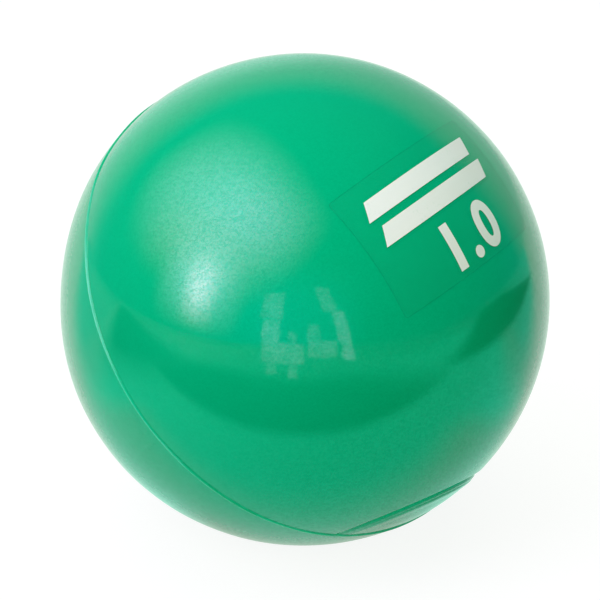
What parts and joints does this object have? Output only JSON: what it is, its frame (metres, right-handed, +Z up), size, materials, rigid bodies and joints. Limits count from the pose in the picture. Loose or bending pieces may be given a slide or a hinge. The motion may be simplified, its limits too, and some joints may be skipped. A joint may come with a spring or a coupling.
{
  "type": "soft shot put ball",
  "caption": "Soft indoor shot: a sand-filled PVC ball with a plugged filling neck and a clear label film, resting on the flat its weight presses.",
  "frame": {"origin": "middle of the small flat that the resting ball presses, at floor level", "axes": "+Z up; the viewer stands at -Y, and the ball's upper pole leans towards the viewer and +X"},
  "size_m": [0.11, 0.11, 0.1082],
  "materials": {
    "pearl_pvc": "soft rotomoulded PVC, pearl green with fine flake and a clear gloss",
    "plug_pvc": "soft PVC bung, plain green, satin",
    "dry_sand": "dry washed sand, matt",
    "clear_film": "clear self-adhesive vinyl over the green skin, with a white print"
  },
  "bodies": {
    "root": {"shell": "pearl_pvc", "filler_plug": "plug_pvc", "sand_fill": "dry_sand", "label_film": "clear_film"}
  },
  "joints": []
}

Goal: List all lines in the material containing the string "joints".

Answer to the problem:
What parts and joints does this object have? Output only JSON: what it is, its frame (metres, right-handed, +Z up), size, materials, rigid bodies and joints. Limits count from the pose in the picture. Loose or bending pieces may be given a slide or a hinge. The motion may be simplified, its limits too, and some joints may be skipped. A joint may come with a spring or a coupling.
  "joints": []